Medical expenses are deductible as a "miscellaneous itemized deduction" only to the extent they exceed 7.5 percent of your adjusted gross income. So if your adjusted gross income is $100,000, the first $7,500 of medical expenses is on you. Still, with medical expenses rising, more Americans are meeting that hurdle — 10.5 million taxpayers deducted an estimated $76 billion in medical expenses in 2007, up from 8.6 million who deducted $56 billion in 2004.

It easier than you might think to exceed 7.5 percent, since you have fairly wide latitude as to what qualifies. The deduction is allowed for out of pocket spending on the medical care of a taxpayer, spouse or a dependent. Medical care includes diagnosis, cure, mitigation, treatment or prevention of a disease or disability. Dental, vision and psychiatric conditions all qualify.

Mitigation, in particular, covers a lot of expensive territory, The IRS has said that false teeth, prescription eyeglasses or contact lenses, laser eye surgery, hearing aids, crutches, wheelchairs and guide dogs for the blind or deaf are all deductible medical expenses. You can also deduct premiums you pay for nursing home and health insurance. (If you're self-employed, you don't have to meet the 7.5 percent threshold to deduct health insurance.)

Not surprisingly, you can't deduct expenses covered by insurance or those paid from otherwise tax-advantage accounts, such as Flexible Spending Accounts or Health Savings Accounts.

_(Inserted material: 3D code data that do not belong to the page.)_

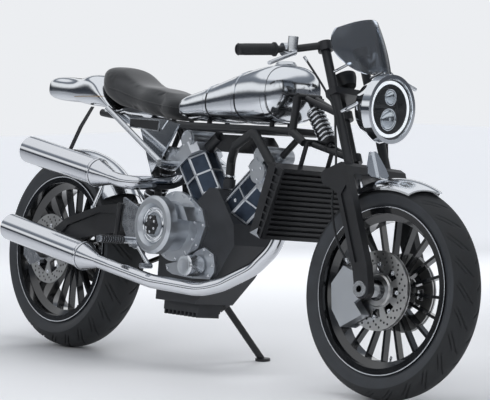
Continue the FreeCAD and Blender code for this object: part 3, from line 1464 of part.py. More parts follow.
def build_headlamp():
    body = new_body("headlamp_shell")
    section = new_sketch(body, "headlamp_section", "XZ")
    r, glass = S.lamp_r, S.glass_r
    draw_outline(section, [
        (14, glass), (14, r - 2), (-14, r), (-20, r - 6), (-62, r - 24), (-86, 40), (-86, 0),
        (-83, 0), (-83, 38), (-60, r - 28), (-18, glass - 3), (6, glass - 3), (6, glass)])
    turn(body, "Revolution", section)
    body.Placement = at(LAMP_X, 0, S.lamp_z)
    shell_back = STEER_FRAME.inverse().multVec(Vector(float(LAMP_X) - 50, 0, float(S.lamp_z) + 6))
    arm_high = shell_back.z
    arms, supports = [], []
    for side in (-1, 1):
        y = side * float(S.column_y)
        arms.append(rod(f"headlamp_arm_{side + 1}", steer_point(arm_high, S.column_x + S.column_r, y),
                        steer_point(arm_high, shell_back.x, y), 7))
        screen_end = STEER_FRAME.inverse().multVec(Vector(float(LAMP_X) - 88, y, float(S.lamp_z) + 126))
        root = steer_point(screen_end.z, S.column_x + S.column_r, y)
        reach = screen_end.x - float(S.column_x + S.column_r)
        supports.append(Part.makeCylinder(4, reach, root, STEER_FRAME.Rotation.multVec(X_AXIS)))
    supports.append(Part.makeCylinder(6, 29, Vector(float(LAMP_X) - 30, 0, float(S.lamp_z) + 89), Z_AXIS))
    ahead_of_screen = screen_face.translated(SCREEN_BACK).extrude(Vector(80, 0, 0))
    for number, support in enumerate(supports):
        arms.append(shaped(f"screen_support_{number}", support.cut(ahead_of_screen)))
    return fused("headlamp_whole", [body] + arms)


keep(build_headlamp(), "headlight", steered=True)


def build_lens():
    body = new_body("lens_glass")
    section = new_sketch(body, "lens_section", "XZ")
    r = S.glass_r
    draw_outline(section, [(6, 0), (6, r), (11, r), (17, 0, 800)])
    turn(body, "Revolution", section)
    return body


keep(build_lens(), "headlight_lens", at(LAMP_X, 0, S.lamp_z), steered=True)


def build_reflector():
    body = new_body("reflector_turned")
    section = new_sketch(body, "reflector_section", "XZ")
    r = S.glass_r - 3
    draw_outline(section, [(-40, 0), (-40, r - 8), (0, r), (-2, r - 2), (-38, r - 14), (-38, 0)])
    turn(body, "Revolution", section)
    for name, z, radius in (("high", 34, 24), ("low", -30, 32)):
        lamp = new_sketch(body, "projector_" + name, "YZ", -39)
        draw_circle(lamp, 0, z, radius)
        extrude(body, "Pad", lamp, 36)
    return body


keep(build_reflector(), "headlight_reflector", at(LAMP_X, 0, S.lamp_z), steered=True)


def build_front_caliper():
    body = new_body("front_caliper_cast")
    side_plate(body, "front_caliper_outline", [
        (-40, -62), (-128, -70), (-146, -10), (-128, 62), (-70, 96), (-40, 70), (-66, 0)], S.blade_in, 36)
    slot_out, slot_in = S.front_disc_y + 8, S.front_disc_y - S.disc_pitch - 8
    side_plate(body, "front_caliper_slot", [
        (60, -140), (-122, -140), (-122, 140), (60, 140)], slot_out, slot_in, "Pocket")
    side_plate(body, "front_caliper_lug", [
        (-66, -20), (-24, -12), (-24, 26), (12, 50), (12, 90), (-66, 60)], S.blade_in, S.blade_in - 12)
    return pair("front_caliper_pair", body)


keep(build_front_caliper(), "front_calipers", STEER_FRAME * Placement(axle_local, Rotation()), steered=True)


def build_gauge():
    body = new_body("gauge_pod")
    section = new_sketch(body, "gauge_section", "XZ")
    draw_outline(section, [(-30, 0), (-30, 30), (-6, 40), (6, 42), (6, 37), (2, 37), (2, 0)])
    turn(body, "Revolution", section)
    body.Placement = Placement(steer_point(990, 22), Rotation(X_AXIS, Vector(-0.6, 0, 0.8)))
    foot = rod("gauge_foot", steer_point(S.bridge_low + 20, 28), steer_point(S.bridge_low + 64, 28), 9)
    return fused("gauge_whole", [body, foot])


keep(build_gauge(), "speedometer", steered=True)

# Side stand: its foot is flat on the ground of the leaning machine.

stand_pivot = Vector(float(S.stand_pivot_x), float(S.stand_pivot_y), float(S.stand_pivot_z))
foot_world = Vector(float(S.foot_x), float(S.foot_y), 0)
foot = PARKED.inverse().multVec(foot_world)
leg = (foot - stand_pivot).normalize()
folded = Vector(-0.97, 0.22, 0.02).normalize()
stand_axis = leg.cross(folded).normalize()


def build_stand():
    plate = doc.addObject("Part::Cylinder", "stand_foot_plate")
    plate.Radius = 24
    plate.Height = 8
    plate.Placement = PARKED.inverse() * Placement(foot_world, Rotation())
    tube = rod("stand_leg", stand_pivot + leg * 12, foot - leg * 7, 11)
    eye = rod("stand_eye", stand_pivot - stand_axis * 10, stand_pivot + stand_axis * 10, 19)
    hole = rod("stand_hole", stand_pivot - stand_axis * 40, stand_pivot + stand_axis * 40, 8)
    return cut("stand", fused("stand_solid", [plate, tube, eye]), hole)


keep(build_stand(), "side_stand")


def build_stand_bracket():
    pin = rod("stand_pin", stand_pivot - stand_axis * 20, stand_pivot + stand_axis * 16, 7.95)
    ear = rod("stand_ear", stand_pivot - stand_axis * 24, stand_pivot - stand_axis * 11, 17)
    x0 = S.stand_pivot_x
    top = S.crank_z - 245
    base = block("stand_base", (x0 - 24, 48, top - 22), (x0 + 18, 100, top))
    return fused("stand_bracket_whole", [base, ear, pin])


keep(build_stand_bracket(), "stand_bracket")

# The whole machine is moved so that the origin is under the middle of its outline.

doc.recompute()
bounds = FreeCAD.BoundBox()
for piece in nodes:
    bounds.add(piece.Shape.optimalBoundingBox(False, False))
centring = Placement(Vector(-bounds.Center.x, -bounds.Center.y, -bounds.ZMin), Rotation())
for piece in nodes:
    piece.Placement = centring * piece.Placement
doc.recompute()

for item in doc.Objects:
    if "Invalid" in item.State or "Error" in item.State:
        raise RuntimeError("not built: " + item.Name)
for piece in nodes:
    if piece.Shape.isNull() or not piece.Shape.isValid():
        raise RuntimeError("bad shape: " + piece.Label)

os.makedirs("parts", exist_ok=True)
for piece in nodes:
    piece.Shape.exportStep(f"parts/{piece.Label}.step")
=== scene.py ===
import json
import math
import bpy
import bmesh
from mathutils import Matrix, Vector
from mathutils.bvhtree import BVHTree


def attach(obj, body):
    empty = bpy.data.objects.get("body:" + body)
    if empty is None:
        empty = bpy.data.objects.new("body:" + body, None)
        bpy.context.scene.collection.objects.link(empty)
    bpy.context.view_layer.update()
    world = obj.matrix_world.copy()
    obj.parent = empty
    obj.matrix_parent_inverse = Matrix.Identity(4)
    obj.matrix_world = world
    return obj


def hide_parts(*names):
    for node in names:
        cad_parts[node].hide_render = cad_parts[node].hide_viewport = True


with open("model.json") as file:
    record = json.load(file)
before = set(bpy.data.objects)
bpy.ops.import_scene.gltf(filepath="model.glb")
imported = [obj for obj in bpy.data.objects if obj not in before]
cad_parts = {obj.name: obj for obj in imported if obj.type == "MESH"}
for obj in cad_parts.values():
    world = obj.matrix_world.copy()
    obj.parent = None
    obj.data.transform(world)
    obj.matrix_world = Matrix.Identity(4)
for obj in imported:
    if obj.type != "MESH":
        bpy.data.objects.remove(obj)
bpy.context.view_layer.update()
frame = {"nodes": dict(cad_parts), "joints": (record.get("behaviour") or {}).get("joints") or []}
cad = frame["nodes"]

# Tyres.
# Radial road tyres: black rubber cured in a mould, with swept grooves 4.5 mm deep in a round
# crown. The tread is matt and dark, and the sidewall a little smoother and greyer.

# Every piece is drawn in millimetres on the upright machine, X forward, Y left, Z up from the
# ground under the rear axle. The joints say how that machine leans and how far it is steered.

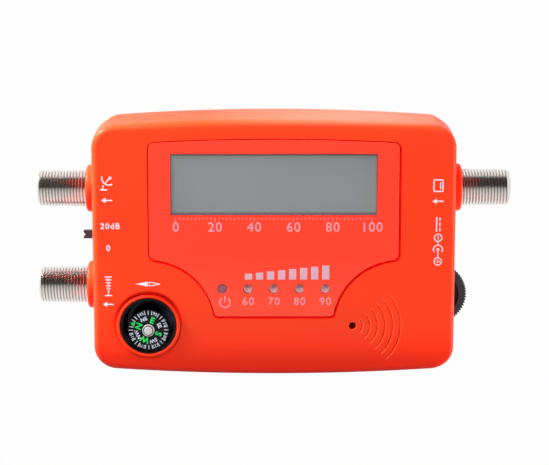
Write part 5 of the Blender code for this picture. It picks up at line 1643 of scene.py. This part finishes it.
class METER_OT_inside(bpy.types.Operator):
    """Finish the pieces inside the case"""

    bl_idname = "meter.inside"
    bl_label = "Inner pieces"

    def execute(self, context):
        steel = metal("inner_steel", (0.5, 0.5, 0.49), 0.36)
        tin = metal("tin_plate", (0.52, 0.51, 0.49), 0.34)
        brass = metal("inner_brass", (0.74, 0.56, 0.27), 0.32)
        nickel = metal("inner_nickel", (0.62, 0.6, 0.57), 0.28)
        white = plastic("inner_white", (0.8, 0.8, 0.77), 0.5)
        black = plastic("inner_black", (0.014, 0.014, 0.016), 0.4)
        epoxy = plastic("chip_epoxy", (0.02, 0.02, 0.022), 0.55, 0.01, 0.15)
        brown = plastic("phenolic", (0.28, 0.13, 0.05), 0.6, 0.01, 0.12)
        foam = plastic("foam_rubber", (0.04, 0.04, 0.04), 0.9, 0.05, 0.2)
        green = board("circuit_board")
        finishes = {
            steel: (*[f"board_screw_{number}" for number in (1, 2, 3, 4)],
                    "capacitor_1", "capacitor_2"),
            tin: ("display_frame", "card_magnet", "switch_body", "tuner_can"),
            brass: ("compass_pivot", "pot_rivet"),
            nickel: ("crystal",),
            white: ("display_backlight", "display_standoff_1", "display_standoff_2"),
            black: ("display_header", "lamp_spacer", "sounder"),
            epoxy: ("microcontroller", "voltage_regulator"),
            brown: ("pot_base",),
            foam: ("sound_gasket",),
            green: ("display_board", "main_board"),
        }
        for material, nodes in finishes.items():
            for node in nodes:
                dress(node, material)
        return {"FINISHED"}


# Studio

class METER_OT_stage(bpy.types.Operator):
    """Set the floor, the soft light and the camera"""

    bl_idname = "meter.stage"
    bl_label = "Studio"

    def floor(self):
        """Lay a wide white floor that keeps a faint shadow."""
        deselect()
        bpy.ops.mesh.primitive_plane_add(size=6.0)
        floor = bpy.context.active_object
        floor.name = "floor"
        floor.location.z = -0.05 * MM
        finish = Finish("floor_white", 0.9, specular=0.0)
        finish.set(Base_Color=(0.3, 0.3, 0.3, 1.0))
        highlight_side = finish.node("ShaderNodeEmission", inputs={"Color": (1.0, 1.0, 1.0, 1.0)})
        surface = Wire(finish, finish.shader.outputs[0])
        beside = finish.ramp(abs(finish.parts(finish.place)[0]), 46.0 * MM, 52.0 * MM)
        shown = finish.ray("Camera") * 0.975 + finish.ray("Glossy") * beside
        finish.mix_shaders(shown, surface, highlight_side)
        floor.data.materials.append(finish.material)

    def light(self, name, place, size, energy, glossy=False):
        """Hang a soft square light towards the object, and say if gloss mirrors it."""
        lamp = bpy.data.lights.new(name, "AREA")
        lamp.size = size
        lamp.energy = energy
        obj = added(name, lamp)
        obj.location = place
        obj.rotation_euler = (-Vector(place)).to_track_quat("-Z", "Y").to_euler()
        obj.visible_glossy = glossy

    def sky(self, scene):
        """Make the surroundings: white to the camera, banded in mirrors, and dim as fill."""
        world = bpy.data.worlds.new("studio")
        world.use_nodes = True
        scene.world = world
        sky = Nodes(world.node_tree)
        across, along, up = sky.parts(sky.node("ShaderNodeTexCoord"))
        tilt = sky.maths("ARCTAN2", along, up) * (0.5 / math.pi) + 0.5
        tones = ((-90, 1.0), (-60, 0.9), (-25, 0.75), (2, 0.45), (11, 0.06), (40, 0.04),
                 (74, 0.07), (84, 0.6), (92, 1.0))
        stops = [(0.5 + angle / 360, (tone, tone, tone, 1.0)) for angle, tone in tones]
        dome = sky.node("ShaderNodeValToRGB", {"stops": stops}, {0: tilt})
        mirrored = sky.blend(sky.ramp(abs(across), 0.6, 0.9), dome, (0.92, 0.92, 0.93))
        fill = sky.blend(sky.ramp(tilt, 0.25, 0.75), (0.06, 0.06, 0.06), (0.52, 0.52, 0.52))
        lit = sky.blend(sky.ray("Glossy"), fill, mirrored)
        colour = sky.blend(sky.ray("Camera"), lit, (1.0, 1.0, 1.0))
        sky.feed(sky.tree.nodes["Background"].inputs["Color"], colour)

    def camera(self, scene):
        """Stand the camera 480 mm off, 10 degrees towards the top side."""
        data = bpy.data.cameras.new("camera")
        data.sensor_width = 36.0
        data.sensor_fit = "HORIZONTAL"
        data.lens = 119.92
        data.clip_start = 0.01
        data.clip_end = 20.0
        camera = added("camera", data)
        camera.location = (0.158 * MM, 85.3 * MM, 486.2 * MM)
        camera.rotation_euler = (math.radians(-10.0), 0.0, 0.0)
        scene.camera = camera

    def execute(self, context):
        scene = context.scene
        scene.view_settings.view_transform = "Standard"
        self.floor()
        self.sky(scene)
        self.light("key", (-0.2, 0.3, 0.33), 0.25, 2.0)
        self.light("rim", (-0.25, 0.28, 0.05), 0.09, 4.4)
        self.light("glint", (-0.55, 0.5, 0.06), 0.11, 9.0, glossy=True)
        self.light("left", (-0.6, -0.1, 0.05), 0.3, 3.0)
        self.light("right", (0.6, -0.1, 0.07), 0.4, 8.5)
        self.camera(scene)
        return {"FINISHED"}


STEPS = (
    METER_OT_case, METER_OT_panel, METER_OT_display, METER_OT_lamps, METER_OT_ports,
    METER_OT_compass, METER_OT_controls, METER_OT_screws, METER_OT_print, METER_OT_inside,
    METER_OT_stage,
)


class METER_PT_sidebar(bpy.types.Panel):
    """List the steps that build the meter"""

    bl_idname = "METER_PT_sidebar"
    bl_label = "Satellite signal meter"
    bl_space_type = "VIEW_3D"
    bl_region_type = "UI"
    bl_category = "Meter"

    def draw(self, context):
        for step in STEPS:
            self.layout.operator(step.bl_idname)


GROUPS = (
    (MeterCaseSizes, "meter_case"),
    (MeterPartSizes, "meter_parts"),
    (MeterColours, "meter_colours"),
)


def register():
    """Register the sizes, the colours, the steps and the panel."""
    for group, name in GROUPS:
        bpy.utils.register_class(group)
        setattr(bpy.types.Scene, name, bpy.props.PointerProperty(type=group))
    for step in (*STEPS, METER_PT_sidebar):
        bpy.utils.register_class(step)


def unregister():
    """Remove the panel, the steps, the colours and the sizes."""
    for step in (METER_PT_sidebar, *STEPS):
        bpy.utils.unregister_class(step)
    for group, name in GROUPS:
        delattr(bpy.types.Scene, name)
        bpy.utils.unregister_class(group)


def main():
    """Build the meter step by step."""
    register()
    bpy.ops.meter.case()
    bpy.ops.meter.panel()
    bpy.ops.meter.display()
    bpy.ops.meter.lamps()
    bpy.ops.meter.ports()
    bpy.ops.meter.compass()
    bpy.ops.meter.controls()
    bpy.ops.meter.screws()
    bpy.ops.meter.print()
    bpy.ops.meter.inside()
    bpy.ops.meter.stage()


if __name__ == "__main__":
    main()
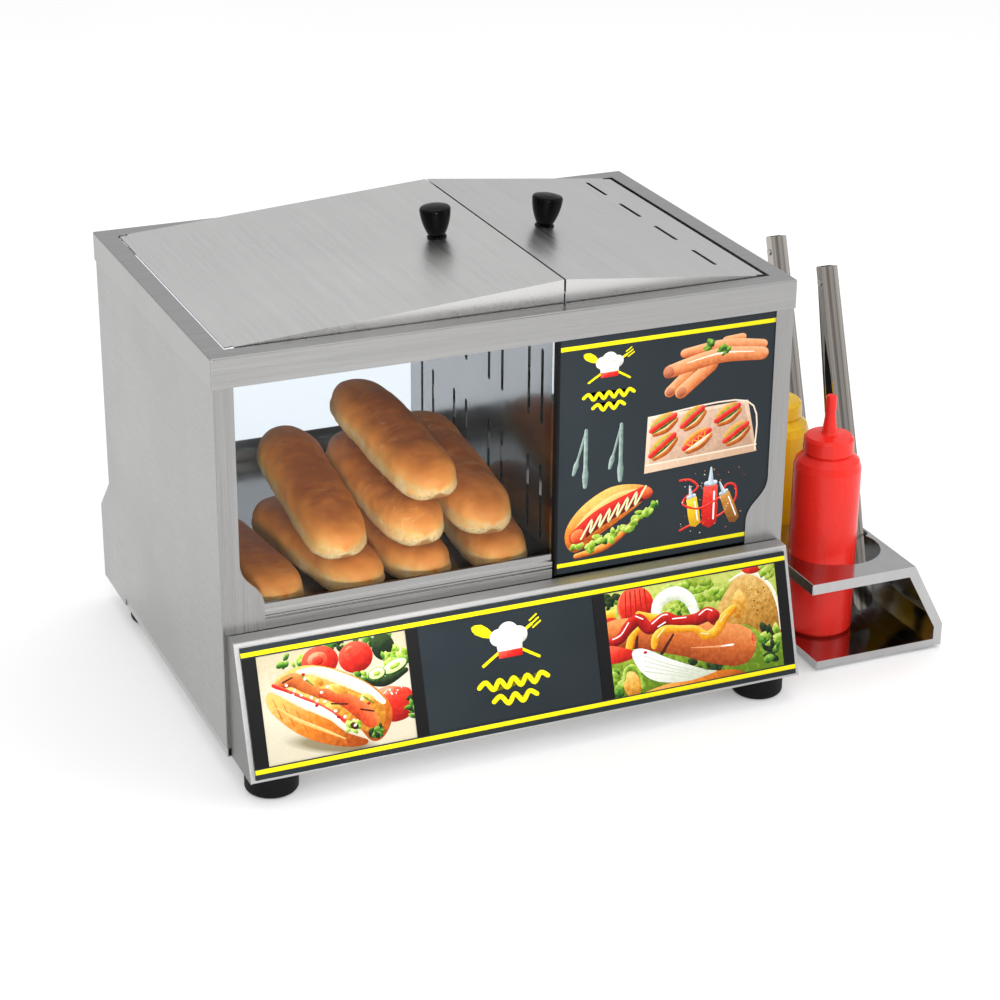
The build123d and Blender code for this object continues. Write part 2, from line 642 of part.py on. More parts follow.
CORD_R = 4.0
CORD_LIE_Z = 5.0        # height of the cord's middle where it lies on the counter
PLUG_START = (-70.0, 262.0, 18.0)


def power_cord():
    """Mains cord: straight out of the gland, down to the counter and along behind the cabinet."""
    x, fall_y, drop_r, turn_r = CONTROL_X["gland"], 258.0, 14.0, 15.0
    start = (x, 208, GLAND_Z)
    lead = Line(start, (x, fall_y - drop_r, GLAND_Z))
    half = drop_r * 0.5 ** 0.5
    drop = ThreePointArc(lead @ 1, (x, fall_y - drop_r + half, GLAND_Z - drop_r + half),
                         (x, fall_y, GLAND_Z - drop_r))
    fall = Line(drop @ 1, (x, fall_y, CORD_LIE_Z + turn_r))
    half = turn_r * 0.5 ** 0.5
    turn = ThreePointArc(fall @ 1, (x - turn_r + half, fall_y, CORD_LIE_Z + turn_r - half),
                         (x - turn_r, fall_y, CORD_LIE_Z))
    lie = Line(turn @ 1, (40, fall_y, CORD_LIE_Z))
    rise = Spline(lie @ 1, PLUG_START, tangents=((-1, 0, 0), (-1, 0, 0)))
    path = Wire([part.edge() for part in (lead, drop, fall, turn, lie, rise)])
    section = Plane(origin=start, z_dir=(0, 1, 0)) * Circle(CORD_R)
    return sweep(section, path=path)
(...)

If it's special, medically required food you're claiming, you'll need a statement from your doctor. Plus, no matter what your doctor says, you need to make sure the food items don't substitute for something else you would otherwise be consuming. For that reason, prescribed low calorie foods don't qualify as medical expenses, since they are substitutes for the food you would normally consume to satisfy nutritional requirements.